Erik kind of already covered what I was going to say, but just to reiterate, this isn't remotely new.  I "earned" a trophy for playing soccer and little league every year back in the 80s and my generation turned out fine.  Participation trophies have been around for a long time.

This doesn't make any sense to me either.  Why can't you allow your kids to play with their friends at informal events and let them work stuff out themselves? Now that our two oldest are in elementary school (K & 2), they occasionally have play dates with their friends (without us) and they spend their afternoons at an after school program where there is a fairly high ratio of kids to leaders, and more importantly, no parents present.

This strikes me as one of those revisionist history "I used to walk to school in the snow uphill both ways" ideas.


Not actually related to the topic: I think using "adult" as a verb is dumb. ;)

 

I don't think it's revisionist . .I'm not sure how/when or where you grew up . .I grew up in Upstate NY in the 80's.  During the summer when school was out, my younger brother and I would hop on our bikes with our Mother yelling after us "be home before dinner and stay in the neighborhood". 

We built forts in the woods, we fished and explored in the creek - we used to go play in this abandoned quarry, get in fights once in a while . . . .and do other things we shouldn't have.  And all my friends were the same - they could go out and roam the neighborhood. 

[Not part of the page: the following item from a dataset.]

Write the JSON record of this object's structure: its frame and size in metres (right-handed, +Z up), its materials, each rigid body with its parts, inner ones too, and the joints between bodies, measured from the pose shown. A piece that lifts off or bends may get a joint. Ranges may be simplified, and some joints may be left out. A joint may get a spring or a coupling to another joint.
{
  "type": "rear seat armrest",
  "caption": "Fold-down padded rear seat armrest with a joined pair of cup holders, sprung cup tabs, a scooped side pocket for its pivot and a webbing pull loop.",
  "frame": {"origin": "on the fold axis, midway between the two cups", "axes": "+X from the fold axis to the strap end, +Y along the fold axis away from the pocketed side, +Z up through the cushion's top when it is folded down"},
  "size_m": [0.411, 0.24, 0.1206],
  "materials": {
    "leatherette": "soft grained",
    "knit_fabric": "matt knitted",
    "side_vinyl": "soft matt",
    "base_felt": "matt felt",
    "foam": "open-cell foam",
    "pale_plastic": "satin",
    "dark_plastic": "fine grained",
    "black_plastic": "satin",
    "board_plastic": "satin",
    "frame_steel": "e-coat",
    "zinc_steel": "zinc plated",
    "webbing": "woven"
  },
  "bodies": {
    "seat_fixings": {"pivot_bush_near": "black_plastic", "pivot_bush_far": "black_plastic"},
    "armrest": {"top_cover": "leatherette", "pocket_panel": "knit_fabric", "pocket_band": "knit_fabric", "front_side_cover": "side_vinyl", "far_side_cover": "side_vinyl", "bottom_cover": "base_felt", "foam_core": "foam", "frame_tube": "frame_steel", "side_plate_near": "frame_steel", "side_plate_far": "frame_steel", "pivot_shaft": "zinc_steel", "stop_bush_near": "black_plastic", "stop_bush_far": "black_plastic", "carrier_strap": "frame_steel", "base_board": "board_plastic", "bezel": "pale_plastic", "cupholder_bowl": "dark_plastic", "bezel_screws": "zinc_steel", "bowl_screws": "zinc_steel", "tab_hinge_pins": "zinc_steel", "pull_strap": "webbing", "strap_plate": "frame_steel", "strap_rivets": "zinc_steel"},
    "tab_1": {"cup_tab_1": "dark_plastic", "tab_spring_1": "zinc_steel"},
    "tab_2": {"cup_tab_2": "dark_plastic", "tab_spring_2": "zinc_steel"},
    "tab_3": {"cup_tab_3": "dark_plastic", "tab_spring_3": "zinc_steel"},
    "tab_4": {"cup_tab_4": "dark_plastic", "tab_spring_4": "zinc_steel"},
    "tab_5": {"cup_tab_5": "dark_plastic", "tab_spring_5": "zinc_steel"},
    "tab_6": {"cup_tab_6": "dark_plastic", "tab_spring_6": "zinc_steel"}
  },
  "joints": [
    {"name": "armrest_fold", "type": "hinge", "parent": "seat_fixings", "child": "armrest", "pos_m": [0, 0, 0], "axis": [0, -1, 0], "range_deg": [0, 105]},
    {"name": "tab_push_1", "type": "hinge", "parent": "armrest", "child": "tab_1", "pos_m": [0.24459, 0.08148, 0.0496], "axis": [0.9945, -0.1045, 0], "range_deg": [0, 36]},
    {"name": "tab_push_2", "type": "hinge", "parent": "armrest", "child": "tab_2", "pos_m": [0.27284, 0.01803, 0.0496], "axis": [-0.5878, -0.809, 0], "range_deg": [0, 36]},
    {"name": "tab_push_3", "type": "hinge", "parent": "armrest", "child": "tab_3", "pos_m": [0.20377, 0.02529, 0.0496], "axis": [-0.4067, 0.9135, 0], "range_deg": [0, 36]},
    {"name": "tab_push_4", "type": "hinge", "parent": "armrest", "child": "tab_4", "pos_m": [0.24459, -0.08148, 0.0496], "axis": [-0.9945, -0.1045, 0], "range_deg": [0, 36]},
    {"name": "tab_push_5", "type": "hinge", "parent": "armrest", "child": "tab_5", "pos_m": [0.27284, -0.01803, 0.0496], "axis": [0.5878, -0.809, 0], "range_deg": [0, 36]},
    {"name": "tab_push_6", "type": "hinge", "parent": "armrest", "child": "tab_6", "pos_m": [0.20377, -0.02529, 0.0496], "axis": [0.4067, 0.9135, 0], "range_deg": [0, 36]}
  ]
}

In my neighborhood, I don't see kids running around without adults in tow . .ever.  We don't have any friends who would allow their children to play outside unsupervised.  Sure, I can let my kids play unsupervised . .but they'd have to play on their own and I'd be singled out as a "bad parent" . .and possibly my kids would get picked up by CPS . . .

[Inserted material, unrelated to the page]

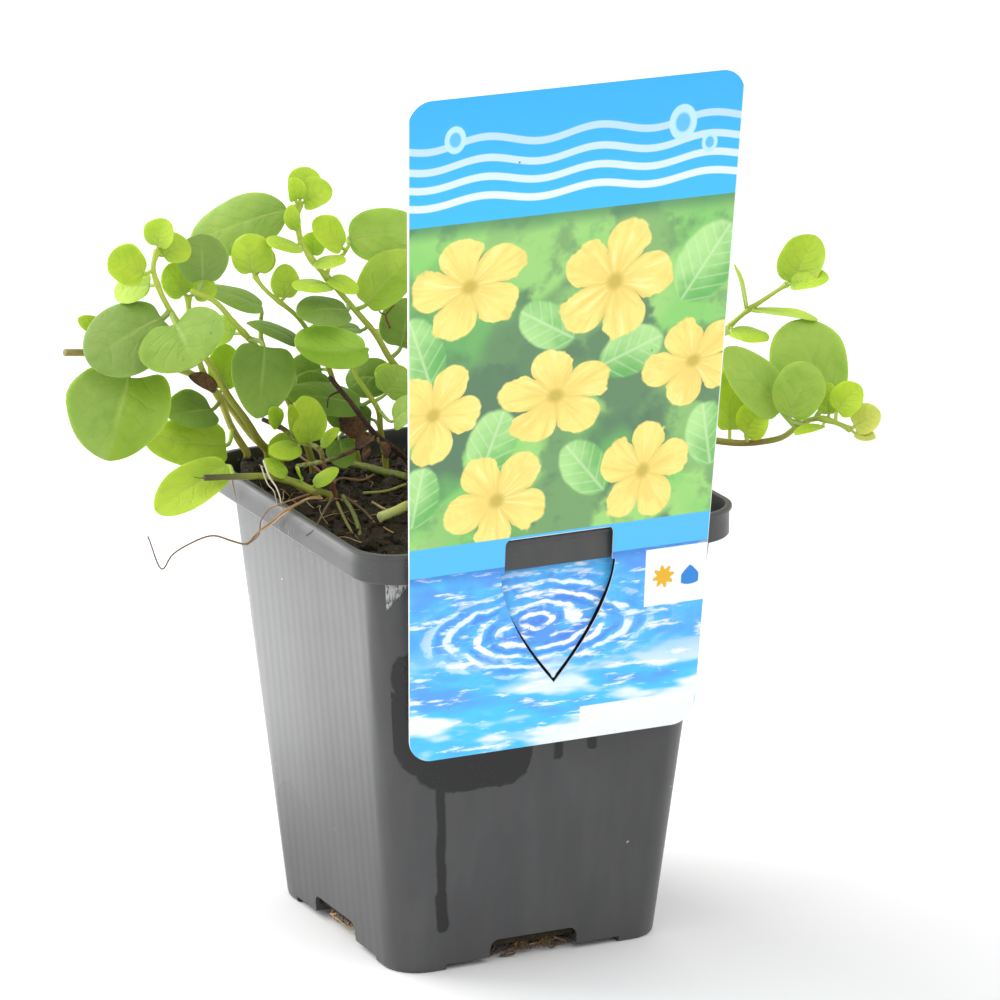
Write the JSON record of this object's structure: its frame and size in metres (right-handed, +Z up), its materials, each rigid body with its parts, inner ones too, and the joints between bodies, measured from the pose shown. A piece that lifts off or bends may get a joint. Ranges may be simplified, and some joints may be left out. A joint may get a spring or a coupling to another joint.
{
  "type": "potted creeping jenny",
  "caption": "Square nursery pot of creeping jenny: round leaves on arching stems, with a tall plant label hung on the rim by a folded tongue.",
  "frame": {"origin": "the middle of the pot's base, on the surface it stands on, under the middle of the plant's spread", "axes": "+Z up through the pot's mouth; -Y is the side the label hangs on; +X is to the right of someone who reads the label"},
  "size_m": [0.1639, 0.1063, 0.1998],
  "materials": {
    "pot": "dark grey moulded plastic, satin, wet on the front",
    "soil": null,
    "label_card": null,
    "root": null,
    "stem": null,
    "old_stem": null,
    "leaf": null,
    "dark_leaf": null,
    "yellow_leaf": null
  },
  "bodies": {
    "root": {"pot": "pot", "soil": "soil", "label": "label_card", "hanging_root": "root", "stem_left_high": "stem", "stem_left_inner": "stem", "stem_left_cut": "stem", "stem_left_upper": "stem", "stem_tall": "stem", "stem_bud": "stem", "stem_middle_low": "stem", "stem_old_brown": "old_stem", "stem_old_red": "old_stem", "stem_runner_left": "stem", "stem_cut_short": "stem", "stem_right_high": "stem", "stem_runner_right": "stem", "stem_back_left": "stem", "stem_back_right": "stem", "stem_middle_high": "stem", "stem_front_right": "stem", "stem_front_low": "stem", "leaf_left_big": "leaf", "leaf_left_grey": "leaf", "leaf_left_folded": "leaf", "leaf_left_top": "yellow_leaf", "leaf_round_grey": "leaf", "leaf_long_top": "leaf", "leaf_edge_light": "leaf", "leaf_yellow_top": "yellow_leaf", "leaf_behind_card": "leaf", "leaf_split_tone": "leaf", "leaf_inner_grey": "leaf", "leaf_inner_dark": "dark_leaf", "leaf_cup": "leaf", "leaf_dark_heart": "dark_leaf", "leaf_dark_pointed": "dark_leaf", "leaf_low_dark": "dark_leaf", "leaf_droop_upper": "yellow_leaf", "leaf_droop_lower": "yellow_leaf", "leaf_low_wide": "dark_leaf", "leaf_low_right_a": "leaf", "leaf_low_right_b": "leaf", "leaf_edge_dark": "dark_leaf", "leaf_shade": "dark_leaf", "leaf_deep_middle": "dark_leaf", "leaf_shade_upper": "dark_leaf", "leaf_shade_right": "dark_leaf", "leaf_shade_low": "dark_leaf", "leaf_low_left": "yellow_leaf", "leaf_withered_left": "old_stem", "leaf_withered_middle": "old_stem", "leaf_right_large": "leaf", "leaf_right_long": "leaf", "leaf_right_round": "leaf", "leaf_right_yellow": "yellow_leaf", "leaf_right_fold": "yellow_leaf", "leaf_right_bud": "yellow_leaf"}
  },
  "joints": []
}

http://www.usatoday.com/story/news/nation/2015/04/13/parents-investigated-letting-children-walk-alone/25700823/

My brother and I did this every single day, lol . . .

edit . . I played little league and, indeed, there was a trophy for everybody  .like a little plastic "loser trophy" compared to the big awesome one you got for winning.  We took no pride in receiving the loser trophy. 

And I agree . . "Adulting" as a verb is cringe-worthy.

Edited by Rainmaker

10 minutes ago, Rainmaker said:

 

I don't think it's revisionist . .I'm not sure how/when or where you grew up . .I grew up in Upstate NY in the 80's.  During the summer when school was out, my younger brother and I would hop on our bikes with our Mother yelling after us "be home before dinner and stay in the neighborhood". 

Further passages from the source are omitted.